EDGE Media Network may have gotten punk'd by a fake news story that televangelist Pat Robertson had declared "gay-like" behavior to the culprit for the Aug. 23 tremor that damaged the Washington Monument and was felt up and down the Eastern seaboard. But that, is it turned out, didn't mean that Robertson and other leaders from the religious conservative fringe weren't actually making just such claims.
A number of online blogs and news sites took as genuine a satirical Aug. 24 posting at The Borowitz Report that said Robertson had claimed the earthquake -- which registered at 5.8 on the Richter scale and had its epicenter in Virginia, not far from where Robertson broadcasts his "700 Club" program -- was due to American men acting in such effeminate ways as worrying about thread counts.
But humorist Andy Borowitz, it turned out, had made a genuine point, and his fake news story was prescient. Indeed, the televangelist didn't need long to demonstrate that life sometimes does imitate art.
Just after the earthquake, Robertson said, "I can't claim any kind of particular revelation," according to an Aug. 24 International Business Times article.

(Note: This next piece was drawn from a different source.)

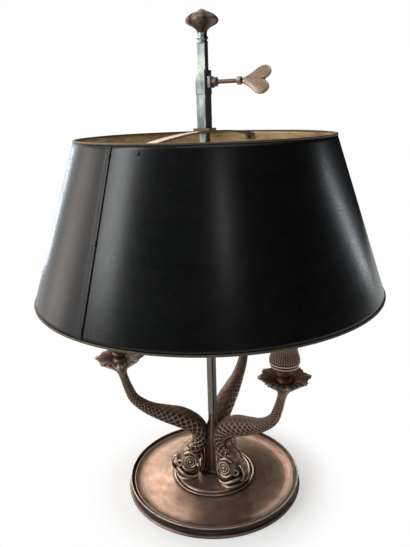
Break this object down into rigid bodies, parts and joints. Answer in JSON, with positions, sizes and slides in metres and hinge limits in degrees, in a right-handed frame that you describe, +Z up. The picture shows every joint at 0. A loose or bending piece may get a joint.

But he also suggested that the earthquake might be part of Biblical prophecy, specifically a sign of the "end times" before Christ returns to Earth, claiming on his Aug. 24 broadcast that the quake "means that we're closer to the coming of the Lord," the Washington Post reported on Aug. 25.
Robertson then followed up on Aug. 25 with intimations that God had targeted Washington, D.C., as a means of warning America that its worldly power was tied to its Judeo-Christian mores.
"It seems to me the Washington Monument is a symbol of America's power," Robertson said, remarking on cracks that the 127-year-old, 555-foot tall structure sustained. "It has been the symbol of our great nation. We look at the symbol and we say, 'This is one nation under God.' Now there's a crack in it... Is that sign from the Lord?"
Robertson has made similar claims in the past, notably when he and Jerry Falwell discussed the terrorist attacks of 9/11. Shortly after the attacks, Falwell and Robertson suggested on "The 700 Club" that God was responding to gays and feminists, among other "immoral" human beings, by "lifting the veil" of his protection and allowing terrorists to strike on American soil.
"The ACLU's got to take a lot of blame for this," Falwell said during the Sept. 13, 2001, broadcast of "The 700 Club." Falwell went on to say, "I really believe that the pagans, and the abortionists, and the feminists, and the gays and the lesbians who are actively trying to make that an alternative lifestyle, the ACLU, People For the American Way -- all of them who have tried to secularize America -- I point the finger in their face and say 'you helped this happen.' "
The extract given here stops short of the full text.